Rioja Vega 1882 Rosado: A Spanish Rosé With a Modern Edge
Not the Spanish rosé you’d expect. That was my first reaction.
The deep-ruby, fruit-forward rosado from Rioja is what most drinkers know — dark pink, full-bodied, with the tannins of a light red wine. The Rioja Vega 1882 Rosado takes a different route. Pale salmon in the glass, white flowers on the nose, round, fresh and herbal on the palate. This is Rioja Moderna, and it works.
Bodegas Rioja Vega sent me a bottle to taste. Here’s why this style deserves attention.
The Bottle in Numbers
The wine is 100% Garnacha from Finca La Real, a 2.6-hectare plot at 370 metres altitude. The vines are 25 years old, planted on loam to sandy-loam soils. That altitude and soil are decisive: they produce grapes with natural acidity and aromatic refinement, rather than the heavy fruit lower-altitude Garnacha tends to give.

Harvested in the early morning to bring the grapes into the cellar cool. The must runs free from the grapes — the so-called drainage technique, with minimal skin contact. No press, no pressure, just gravity. Static clarification at low temperature, then three weeks of fermentation at 15°C. Light filtration, bottled 27 February 2024.
This is essentially how a modern Provence-style rosé is made, and it reflects how Rioja rosé has shifted since the 2017 regulatory change that allowed pale rosé within the DOCa.
In the Glass
Pale salmon with bright edges. Not the deep pink of traditional rosado, not as pale as some Provence styles. An in-between colour that says: I’m myself.

Nose — White flowers open the wine, with acacia blossom as the clearest signal. Anise and fennel come forward alongside — the herbal tone that gives this wine its character. Strawberry and raspberry sit underneath, with a touch of blackberry adding depth. No overwhelming fruit, no candied bonbon nose.
Palate — Full and fresh at the same time. The acidity is medium and well placed; not the cutting Sancerre tension, but enough to keep the wine in line. No tannins to speak of. Raspberry and strawberry alternate with cinnamon, anise, fennel and a faint vanilla-acacia thread. The finish is long for the style, with that herbal note hanging on.
What Makes This Work
Three things together.
One: Garnacha at altitude. Lower-altitude Garnacha tends toward heavy, alcoholic wines with pushy red fruit. At 370 metres, natural acidity is preserved and the aromatic profile develops refinement instead of overripeness.

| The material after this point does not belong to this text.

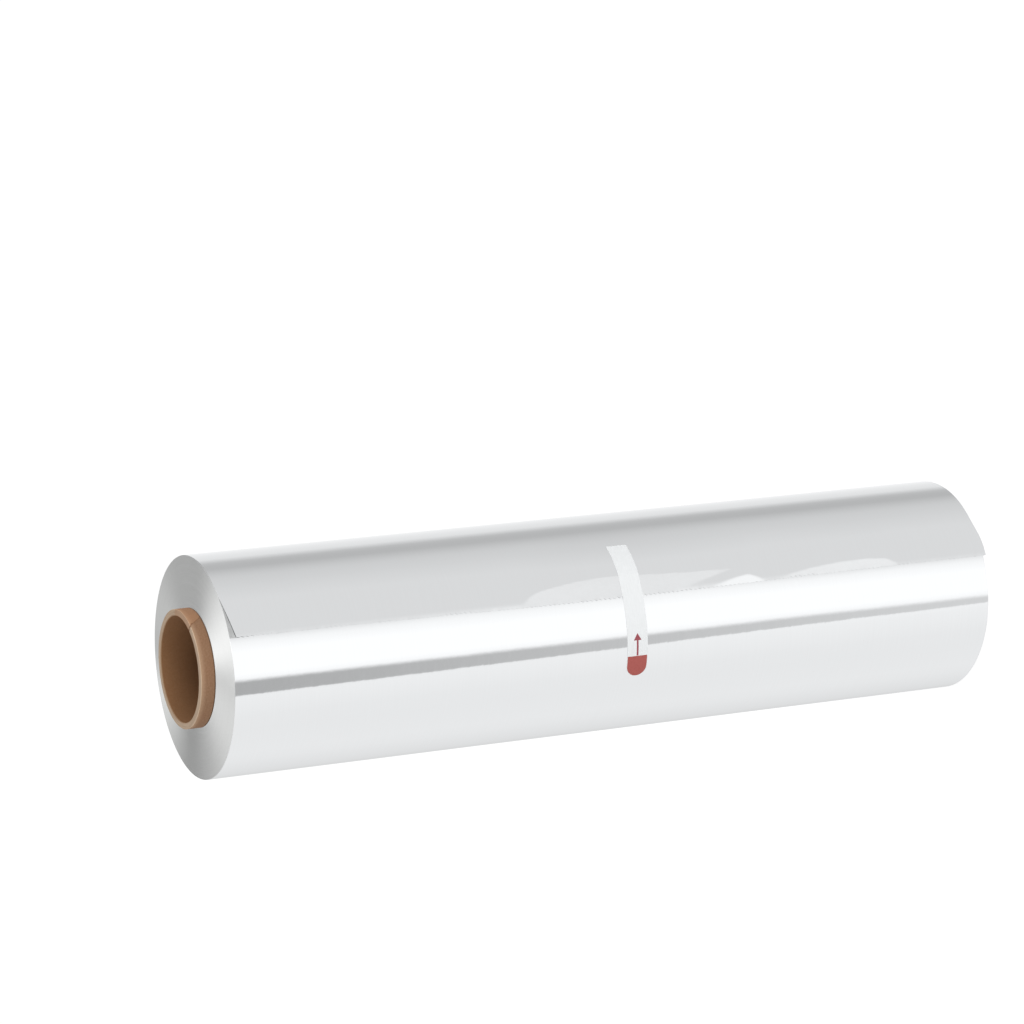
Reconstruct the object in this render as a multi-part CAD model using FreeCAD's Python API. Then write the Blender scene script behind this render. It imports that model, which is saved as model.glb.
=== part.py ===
"""A roll of aluminium kitchen foil, wound on a cardboard core, with the pull tab of an unopened roll.

Millimetres. The roll stands on its lower end: +Z runs up its axis and the origin is the centre of the
core's lower rim. Directions round the roll are given in degrees from the front (-Y), positive towards +X.
"""
import FreeCAD, Part
import math
import os

Vector = FreeCAD.Vector
UP = Vector(0, 0, 1)
ORIGIN = Vector(0, 0, 0)

# Winding
FOIL_WIDTH = 305.0
FOIL_DIAMETER = 80.2
CORE_OVERHANG = 5.5

# Core tube
CORE_BORE = 38.1
CORE_WALL = 2.3
RIM_CHAMFER = 0.25

# Turns that show as fine ridges on each end of the winding
TURN_RIDGES = 8
TURN_RIDGE_HEIGHT = 0.22
PLAIN_BAND = 0.9

# Free edge of the last turn: a low step cut in teeth, with its upper corner set back
FREE_EDGE_ANGLE = 12.3
LAST_TURN_STEP = 0.24
TOOTH_PITCH = 2.5
TOOTH_DEPTH = 0.9
TOOTH_TIP = 0.35
TOOTH_ROOT_FILM = 0.04
CORNER_SETBACK = 2.4
CORNER_LENGTH = 16.0

# Pull tab: a clear strip stuck over the free edge, with a round printed end
TAB_WIDTH = 8.2
TAB_THICKNESS = 0.14
TAB_FROM_TOP = 155.9
TAB_PLAIN_END_ANGLE = 41.8
TAB_ROUND_END_ANGLE = -31.4
TAB_DRAPE = 0.6

# Print on the tab: a coloured end and an arrow
INK_THICKNESS = 0.06
INK_MARGIN = 0.15
PRINTED_END_LENGTH = 7.9
ARROW_LENGTH = 8.3
ARROW_HEAD_LENGTH = 2.6
ARROW_HEAD_WIDTH = 3.1
ARROW_SHAFT_WIDTH = 0.7

# Sizes that follow from the ones above
CORE_RADIUS = CORE_BORE / 2 + CORE_WALL
CORE_LENGTH = FOIL_WIDTH + 2 * CORE_OVERHANG
FOIL_RADIUS = FOIL_DIAMETER / 2
FOIL_BOTTOM = CORE_OVERHANG
FOIL_TOP = FOIL_BOTTOM + FOIL_WIDTH
TAB_HEIGHT = FOIL_TOP - TAB_FROM_TOP
ROUND_END_CENTRE_ANGLE = TAB_ROUND_END_ANGLE + math.degrees(TAB_WIDTH / 2 / FOIL_RADIUS)
PRINTED_END_ANGLE = TAB_ROUND_END_ANGLE + math.degrees(PRINTED_END_LENGTH / FOIL_RADIUS)
ARROW_TIP_ANGLE = PRINTED_END_ANGLE + math.degrees((INK_MARGIN + ARROW_LENGTH) / FOIL_RADIUS)

# How far cutting shapes reach past the roll's surface, on both sides
REACH = 2.5

# Arcs that make up one turn of the winding's outline
ARCS_PER_TURN = 4


def around(angle):
    """Unit vector that points out of the roll at an angle from the front."""
    turn = math.radians(angle)
    return Vector(math.sin(turn), -math.cos(turn), 0)


def along(angle):
    """Unit vector along the surface at an angle from the front, towards larger angles."""
    turn = math.radians(angle)
    return Vector(math.cos(turn), math.sin(turn), 0)


def wedge(angle_from, angle_to, bottom, height):
    """Slice of a cylinder, larger than the roll, between two angles from the front."""
    slice_ = Part.makeCylinder(FOIL_RADIUS + REACH, height, Vector(0, 0, bottom), UP, angle_to - angle_from)
    slice_.rotate(ORIGIN, UP, angle_from - 90)
    return slice_


def surface_prism(points, angle):
    """Prism that stands through the roll's side. Its outline is (along the surface, along the axis)."""
    centre = around(angle) * (FOIL_RADIUS - REACH)
    corners = [centre + along(angle) * across + UP * height for across, height in points]
    outline = Part.makePolygon(corners + corners[:1])
    return Part.Face(outline).extrude(around(angle) * (2 * REACH))


def spiral_prism(outer_radius, edge_angle, bottom, height):
    """Solid winding whose outline closes in by one step per turn, as arcs with moving centres."""
    closing = LAST_TURN_STEP / ARCS_PER_TURN
    sweep = 360 / ARCS_PER_TURN
    centre = Vector(0, 0, bottom)
    radius = outer_radius
    edges = []
    for arc in range(ARCS_PER_TURN):
        start = edge_angle + sweep * arc
        points = [centre + around(start + share * sweep) * radius for share in (0, 0.5, 1)]
        edges.append(Part.Arc(*points).toShape())
        centre = centre + around(start + sweep) * closing
        radius = radius - closing
    first = Vector(0, 0, bottom) + around(edge_angle) * outer_radius
    last = centre + around(edge_angle) * radius
    edges.append(Part.makeLine(last, first))
    return Part.Face(Part.Wire(edges)).extrude(UP * height)


def core():
    """Plain cardboard tube with softly broken rims, longer than the foil is wide."""
    tube = Part.makeCylinder(CORE_RADIUS, CORE_LENGTH).cut(Part.makeCylinder(CORE_BORE / 2, CORE_LENGTH))
    rims = [edge for edge in tube.Edges if isinstance(edge.Curve, Part.Circle)]
    return tube.makeChamfer(RIM_CHAMFER, rims)


def ridged_winding():
    """Winding between two faces of concentric ridges, a little larger than the foil all round."""
    pitch = (FOIL_RADIUS - PLAIN_BAND - CORE_RADIUS) / TURN_RIDGES
    ridge_end = FOIL_RADIUS - PLAIN_BAND
    crests = [CORE_RADIUS + pitch * (ridge + 0.5) for ridge in range(TURN_RIDGES)]
    valleys = [CORE_RADIUS + pitch * ridge for ridge in range(TURN_RIDGES)]
    top = []
    for valley, crest in zip(valleys, crests):
        top.append(Vector(valley, 0, FOIL_TOP - TURN_RIDGE_HEIGHT))
        top.append(Vector(crest, 0, FOIL_TOP))
    top.append(Vector(ridge_end, 0, FOIL_TOP - TURN_RIDGE_HEIGHT))
    top.append(Vector(ridge_end + PLAIN_BAND / 2, 0, FOIL_TOP))
    top.append(Vector(FOIL_RADIUS + REACH, 0, FOIL_TOP))
    bottom = [Vector(point.x, 0, FOIL_TOP + FOIL_BOTTOM - point.z) for point in reversed(top)]
    return Part.Face(Part.makePolygon(top + bottom + top[:1])).revolve(ORIGIN, UP, 360)


def tooth_gap_outlines():
    """Outlines of the gaps between the teeth that a cutter leaves along the free edge."""
    count = int(FOIL_WIDTH / TOOTH_PITCH)
    first = FOIL_BOTTOM + (FOIL_WIDTH - count * TOOTH_PITCH) / 2
    outlines = []
    for tooth in range(count):
        low = first + tooth * TOOTH_PITCH + TOOTH_TIP / 2
        high = low + TOOTH_PITCH - TOOTH_TIP
        outlines.append([(-REACH, low), (0, low), (TOOTH_DEPTH, (low + high) / 2), (0, high), (-REACH, high)])
    return outlines


def corner_gap_outline():
    """Outline of the sliver missing where the last turn's upper corner is set back from the end."""
    return [
        (-REACH, FOIL_TOP + REACH),
        (-REACH, FOIL_TOP - CORNER_SETBACK),
        (0, FOIL_TOP - CORNER_SETBACK),
        (CORNER_LENGTH, FOIL_TOP),
        (CORNER_LENGTH, FOIL_TOP + REACH),
    ]


def last_turn_gaps():
    """Everything cut from the last turn, which ends just above the turn below it."""
    outlines = tooth_gap_outlines() + [corner_gap_outline()]
    turns_below = Part.makeCylinder(FOIL_RADIUS - LAST_TURN_STEP + TOOTH_ROOT_FILM, CORE_LENGTH)
    return [surface_prism(outline, FREE_EDGE_ANGLE).cut(turns_below) for outline in outlines]


def foil():
    """Wound foil as one solid, tight on its core, with the serrated free edge of its last turn."""
    winding = spiral_prism(FOIL_RADIUS, FREE_EDGE_ANGLE, FOIL_BOTTOM, FOIL_WIDTH)
    winding = winding.common(ridged_winding())
    return winding.cut(last_turn_gaps())


def tab_outline():
    """Outline of the strip as a thick slice: straight sides, a square end and a round end."""
    bottom = TAB_HEIGHT - TAB_WIDTH / 2
    strip = wedge(ROUND_END_CENTRE_ANGLE, TAB_PLAIN_END_ANGLE, bottom, TAB_WIDTH)
    centre = around(ROUND_END_CENTRE_ANGLE) * (FOIL_RADIUS - REACH) + UP * TAB_HEIGHT
    end = Part.makeCylinder(TAB_WIDTH / 2, 2 * REACH, centre, around(ROUND_END_CENTRE_ANGLE))
    return strip.fuse(end)


def draped(thickness):
    """Winding grown by a skin that drapes over the free edge and down to the turn below it."""
    edge = FREE_EDGE_ANGLE - math.degrees(TAB_DRAPE / FOIL_RADIUS)
    skin = spiral_prism(FOIL_RADIUS + thickness, edge, TAB_HEIGHT - TAB_WIDTH, 2 * TAB_WIDTH)
    return skin.cut(Part.makeCylinder(FOIL_RADIUS - REACH, CORE_LENGTH))


def pull_tab(winding):
    """Clear strip that follows the foil over its free edge."""
    return draped(TAB_THICKNESS).common(tab_outline()).cut(winding)


def printed_end():
    """Field of colour on the round end, as a thick slice, just inside the strip's edge."""
    radius = TAB_WIDTH / 2 - INK_MARGIN
    strip = wedge(ROUND_END_CENTRE_ANGLE, PRINTED_END_ANGLE, TAB_HEIGHT - radius, 2 * radius)
    centre = around(ROUND_END_CENTRE_ANGLE) * (FOIL_RADIUS - REACH) + UP * TAB_HEIGHT
    return strip.fuse(Part.makeCylinder(radius, 2 * REACH, centre, around(ROUND_END_CENTRE_ANGLE)))


def arrow():
    """Arrow that points from the printed end towards the free edge, as a thick slice."""
    middle = ARROW_TIP_ANGLE - math.degrees(ARROW_LENGTH / 2 / FOIL_RADIUS)
    tip = ARROW_LENGTH / 2
    neck = tip - ARROW_HEAD_LENGTH
    half_head = ARROW_HEAD_WIDTH / 2
    half_shaft = ARROW_SHAFT_WIDTH / 2
    outline = [
        (tip, 0),
        (neck, half_head),
        (neck, half_shaft),
        (-tip, half_shaft),
        (-tip, -half_shaft),
        (neck, -half_shaft),
        (neck, -half_head),
    ]
    return surface_prism([(across, TAB_HEIGHT + height) for across, height in outline], middle)


def tab_print():
    """Coloured end and arrow as thin layers on the strip."""
    skin = draped(TAB_THICKNESS + INK_THICKNESS).cut(draped(TAB_THICKNESS))
    layers = [skin.common(shape) for shape in (printed_end(), arrow())]
    return Part.makeCompound([solid for layer in layers for solid in layer.Solids])


def export(name, shape):
    """Writes one piece, its parts file named after the piece."""
    shape.exportStep("parts/" + name + ".step")


os.makedirs("parts", exist_ok=True)
winding = foil()
tab = pull_tab(winding)
export("core", core())
export("foil", winding)
export("pull_tab", tab)
export("tab_print", tab_print())
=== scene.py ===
"""Looks of a roll of aluminium foil on its cardboard core, with a pull tab over the free edge.

Metres, in the part's own frame: the roll stands on end, +Z runs up its axis, and angles round it are in
degrees from the front (-Y), positive towards +X. A turn is an angle past the last turn's free edge. The
camera is turned so that the roll lies across the picture.
"""
import bpy
import math
from mathutils import Matrix, Vector, noise
from types import SimpleNamespace


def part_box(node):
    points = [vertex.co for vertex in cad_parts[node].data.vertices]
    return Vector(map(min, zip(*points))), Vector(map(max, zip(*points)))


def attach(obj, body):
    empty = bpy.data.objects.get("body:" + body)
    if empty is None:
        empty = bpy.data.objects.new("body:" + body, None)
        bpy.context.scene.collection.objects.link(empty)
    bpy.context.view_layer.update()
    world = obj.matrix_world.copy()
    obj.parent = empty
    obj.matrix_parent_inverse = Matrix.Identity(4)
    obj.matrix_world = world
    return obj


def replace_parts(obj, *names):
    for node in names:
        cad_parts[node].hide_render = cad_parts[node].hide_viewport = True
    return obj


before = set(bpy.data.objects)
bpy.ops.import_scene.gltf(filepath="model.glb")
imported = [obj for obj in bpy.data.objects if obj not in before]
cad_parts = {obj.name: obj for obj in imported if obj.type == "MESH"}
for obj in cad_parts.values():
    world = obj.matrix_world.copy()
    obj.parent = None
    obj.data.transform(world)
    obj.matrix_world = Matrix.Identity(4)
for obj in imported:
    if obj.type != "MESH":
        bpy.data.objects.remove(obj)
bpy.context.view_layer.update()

MM = 0.001
WHOLE_TURN = 360
ROOT = "root"

# Sizes read from the frame
FOIL_LOW, FOIL_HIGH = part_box("foil")
CORE_LOW, CORE_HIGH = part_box("core")
TAB_LOW, TAB_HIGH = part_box("pull_tab")
FOIL_RADIUS = FOIL_HIGH.x
CORE_RADIUS = CORE_HIGH.x
TAB_HEIGHT = (TAB_LOW.z + TAB_HIGH.z) / 2
TAB_HALF_WIDTH = (TAB_HIGH.z - TAB_LOW.z) / 2

# Camera: the photograph's view, with the picture's up along +X
PICTURE_WIDTH = 1024
FOCAL_PIXELS = 3816
CAMERA_PLACE = Vector((0, -1.2745, 0.7712))
CAMERA_AIM = Vector((0.0438, 0, 0.1805))
PICTURE_UP = Vector((0.9932, -0.0752, -0.0888))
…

Two: drainage rather than pressing. By using only free-run must, the wine avoids the phenolic roughness pressing introduces. The result is silky rather than bitter at the close.
Three: old vines. 25 years is enough for root systems to go deep, giving concentration without the heavy extraction that often comes with it.
Food Pairing
This rosé doesn’t want to be just an aperitif — it can carry a light meal. Served at 8–10°C, it works with smoked salmon and dill, a simple summer salad with goat’s cheese and peach, herbed grilled chicken, or paella by the sea. For a more herbal direction: Asian dishes with basil and lime, or Moroccan tagine with chicken and preserved lemon.
Avoid: heavy red meat dishes or rich cream sauces. This wine isn’t built to fight.
The Verdict
The 1882 Rosado is what Rioja Moderna means to me in one bottle. A traditional house (founded in 1882) making a contemporary rosé without losing its anchor. The Garnacha base stays Spanish in character, but the style speaks to a contemporary audience that prefers refinement over volume.
For a rosé that wants to be more than a terrace colour, and for anyone who knows Rioja but hasn’t tasted its modern side, this is an excellent introduction.
With thanks to Rioja Vega for the bottle. My assessment is entirely independent.